Nov 11, 2020 – 02:07 KYODO NEWS
TOKYO – Japan is considering exempting spectators from abroad for next summer’s Tokyo Olympics and Paralympics from the 14-day quarantine period, a measure currently imposed in principle on international travelers to stem the spread of the novel coronavirus, government sources said Tuesday.
While the government has yet to decide whether to permit overseas spectators to attend the Summer Games, if approved they will likely be required to test negative for the coronavirus multiple times before departure and have their condition monitored after entry into Japan, according to the sources.
But unlike foreign athletes and staff, for which the government is also planning to ease entry restrictions, spectators will be permitted to use public transport given the difficulties in restricting their movements.
The proposals will be discussed on Thursday at a meeting of the central and the Tokyo metropolitan governments, as well as the local Olympic organizing committee.

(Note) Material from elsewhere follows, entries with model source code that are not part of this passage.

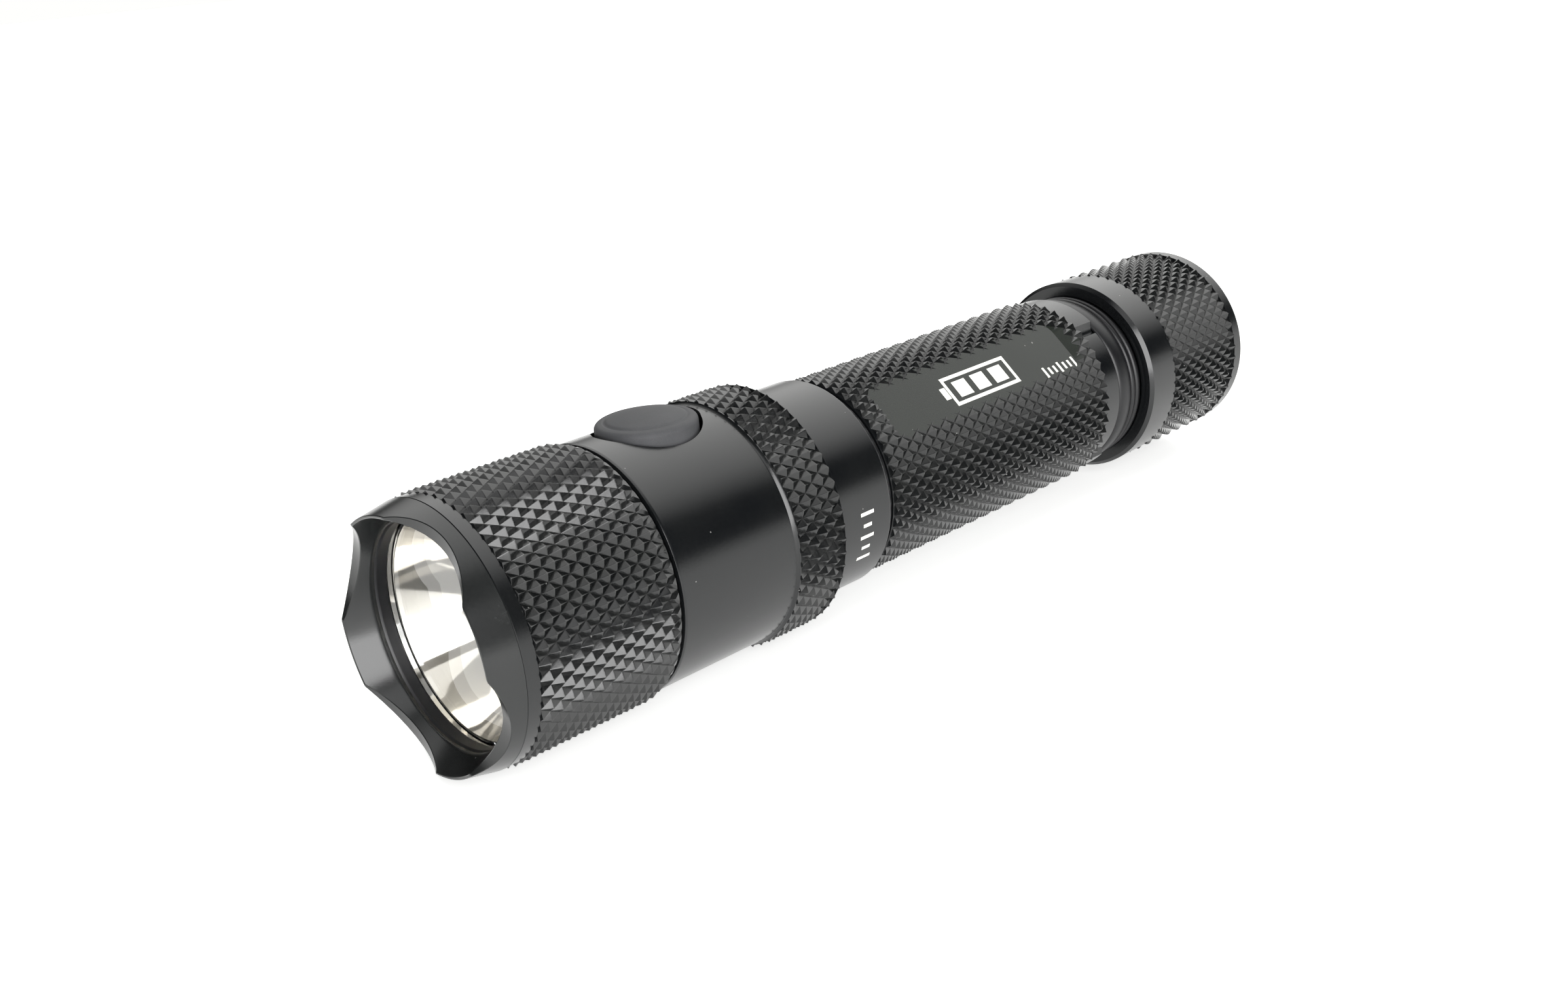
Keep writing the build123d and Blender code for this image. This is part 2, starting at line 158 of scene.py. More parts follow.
def plain(count, *points):
    """Round rings through (station, radius) points: x and r are the same all the way round. A long run
    gets a ring just inside each end, so that the soft shading of a broken corner stays at the corner."""
    given = np.array(points, float)
    step = np.diff(given, axis=0)
    run = np.hypot(step[:, 0], step[:, 1])
    long = np.flatnonzero(run > long_run)
    inset = step[long] * (ring_inset / run[long])[:, None]
    pairs = np.stack([given[long] + inset, given[long + 1] - inset], 1).reshape(-1, 2)
    path = np.insert(given, np.repeat(long + 1, 2), pairs, axis=0)
    x = np.repeat(path[:, :1], count, 1)
    r = np.repeat(path[:, 1:2], count, 1)
    return x, r, np.full(len(path), np.nan)


def knurl(diamonds, rear, front, crest):
    """Diamond knurling. With a in half diamonds round and b in half diamonds along, the grooves lie where
    a - b or a + b is even; the height is the distance to the nearer one, and the tips are slightly blunt."""
    rows = max(2, round((front - rear) / (diamond_length / 2)))
    a = np.arange(2 * diamonds * fine) / fine
    b = np.arange(rows * fine + 1) / fine
    down = np.abs((a[None, :] - b[:, None] + 1) % 2 - 1)
    up = np.abs((a[None, :] + b[:, None] + 1) % 2 - 1)
    height = np.minimum(np.minimum(down, up), knurl_tip)
    x = np.repeat((rear + (front - rear) * b / rows)[:, None], len(a), 1)
    return x, crest - knurl_depth * (knurl_tip - height), b


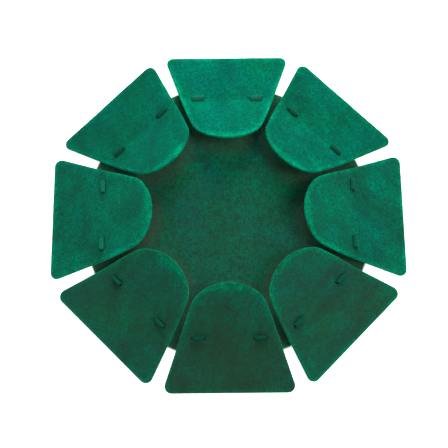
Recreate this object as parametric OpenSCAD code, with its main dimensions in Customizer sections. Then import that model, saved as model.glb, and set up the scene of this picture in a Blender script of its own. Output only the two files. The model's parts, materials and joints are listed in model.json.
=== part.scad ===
// All-direction practice putting cup: a flat base plate carrying eight hinged sheet-metal petals.
// Frame: millimetres, +Z up, origin on the floor under the centre of the base plate.
// Petal directions are named as seen by someone facing +Y, so "right" is +X and "rear" is +Y.
// A petal is drawn along +X: u is the distance from the centre and v is the distance from its middle line.

/* [Sheet] */
// Thickness of the petals and the base plate, steel sheet and flock together
sheet_t = 1.2; // [1.0:0.1:1.4]

/* [Petals] */
// Distance from the centre to the straight outer edge of each petal
outer_u = 90; // [86:1:100]
// Half the width of a petal at its outer edge, before its corners are rounded
outer_half_w = 33.3; // [30:0.1:35]
// Rounding of the two outer corners
corner_r = 3.4; // [1:0.2:8]
// Distance from the centre to the crease, which is the hinge line
crease_u = 63.4; // [62:0.2:65]
// Height of the crease's underside above the floor
crease_z = 4.95; // [4.6:0.05:5.4]
// Inside radius of the bend at the crease
crease_r = 8; // [2:1:20]
// Slope of the tongue at rest
tongue_slope = 20.5; // [18:0.5:24]

/* [Tongues] */
// Distance from the centre to the end of the tongue
tip_u = 38; // [36:0.5:42]
// Distance from the centre to the place where the tongue's sides start to turn in
neck_u = 53.8; // [52:0.2:56]
// Half the width of the tongue at that place
neck_half_w = 20.95; // [20:0.05:21.2]
// Angle of the tongue's sides to its middle line
side_angle = 22.5; // [20:0.5:24]
// Radius of the tongue's end
tip_r = 24.8; // [23:0.2:26]
// Radius of the tongue's two shoulders
shoulder_r = 11; // [9:0.5:13]
// Length of the lip at the end of the tongue
lip_len = 5; // [3:0.5:7]
// Angle that the lip curls up by
lip_angle = 12; // [4:1:16]

/* [Base plate] */
// Radius of the base plate
base_r = 73.2; // [70:0.2:76]

/* [Hinges] */
// Thickness of a hinge tab, steel sheet alone
tab_t = 0.8; // [0.6:0.1:0.9]
// Distance from a petal's middle line to the middle of each hinge tab
tab_v = 15.3; // [13:0.1:16.5]
// Width of a tab where it passes through its slit
neck_w = 6; // [5:0.2:6.4]
// Width of a tab below its slit, where the petal rocks on its shoulders
tab_w = 8.5; // [8:0.2:9]
// Space between the shoulders and the underside of the crease
rock_gap = 0.25; // [0.2:0.05:0.4]
// Length of a slit along the crease
slit_len = 7; // [6.8:0.2:7.4]
// Width of a slit, half of it on each side of the hinge line
slit_w = 2.1; // [1.9:0.1:2.4]
// Angle that the head of a tab is bent outwards by, counted from upright
head_angle = 72; // [66:1:72]
// Length of the flat part of the head
head_len = 1.1; // [0.9:0.1:1.6]
// Height where the bend of the head starts
head_z = 6.55; // [6.5:0.05:6.8]
// Space left round a tab's cut-out in the base plate
window_gap = 0.4; // [0.2:0.1:0.6]
// Length of a tab's cut-out in the base plate, towards the centre
window_len = 8.2; // [8:0.2:10]

/* [Hidden] */
DIRECTIONS = ["right", "rear_right", "rear", "rear_left", "left", "front_left", "front", "front_right"];
PETALS = [for (d = DIRECTIONS) str("petal_", d)];

green = [0.05, 0.42, 0.32];
dark_green = [0.09, 0.33, 0.26];

pitch = 360 / len(PETALS);
crease = [crease_u, crease_z];
outer_slope = atan(crease_z / (outer_u - crease_u));
slit_slope = (outer_slope + tongue_slope) / 2;
neck = [neck_u, neck_half_w];
over = 1;
arc_steps = 5;
tip_steps = 8;
base_facets = 180;

// A point of a circle, and the points of an arc of it
function on_circle(c, r, a) = c + r * [cos(a), sin(a)];
function arc(c, r, a0, a1, n) = [for (i = [0 : n]) on_circle(c, r, a0 + (a1 - a0) * i / n)];

function unit(p) = p / norm(p);
function turn(a) = a > 180 ? a - 360 : a < -180 ? a + 360 : a;

// The arc of radius r that rounds the corner at p, between the sides towards a and b
function rounded(a, p, b, r, n) =
    let (to_a = unit(a - p),
         to_b = unit(b - p),
         half = acos(to_a * to_b) / 2,
         c = p + unit(to_a + to_b) * r / sin(half),
         from = p + to_a * r / tan(half) - c,
         to = p + to_b * r / tan(half) - c,
         a0 = atan2(from.y, from.x))
    arc(c, r, a0, a0 + turn(atan2(to.y, to.x) - a0), n);

// Direction along the sheet towards the centre, and its upward normal, where it rises inwards by a
function inward(a) = [-cos(a), sin(a)];
function upward(a) = [sin(a), cos(a)];

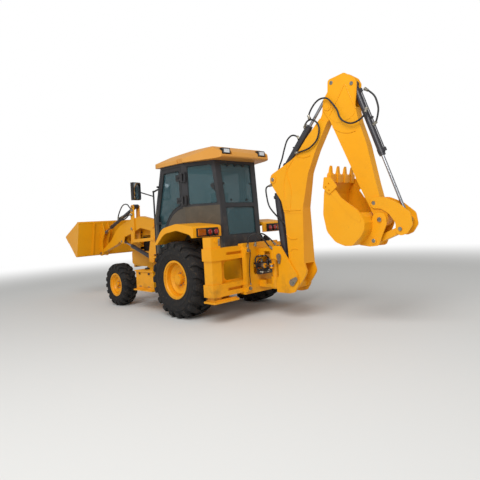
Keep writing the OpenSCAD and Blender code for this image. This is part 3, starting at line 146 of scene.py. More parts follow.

But even if the attendance of overseas spectators is approved, the government will give further consideration on whether to allow entry to those arriving from countries where infections are on the rise.
Olympic organizers are expected to make their decision regarding the number of spectators who will be allowed into the games by around spring.
The government already plans to allow foreign athletes and staff, including those from countries and regions on which Japan imposes an entry ban, to arrive in the country provided they submit proof of having tested negative for the virus and take sufficient precautionary measures while in the country.
The athletes will be able to compete in international tournaments or participate in training camps, even during the two-week quarantine period, if all conditions are fulfilled, with the same rules applying to Japanese athletes who come back to the country from abroad.
The government plans to bring forward the introduction of the special system, which will become effective after Thursday’s meeting if approved, to help the athletes prepare for the games, according to the sources.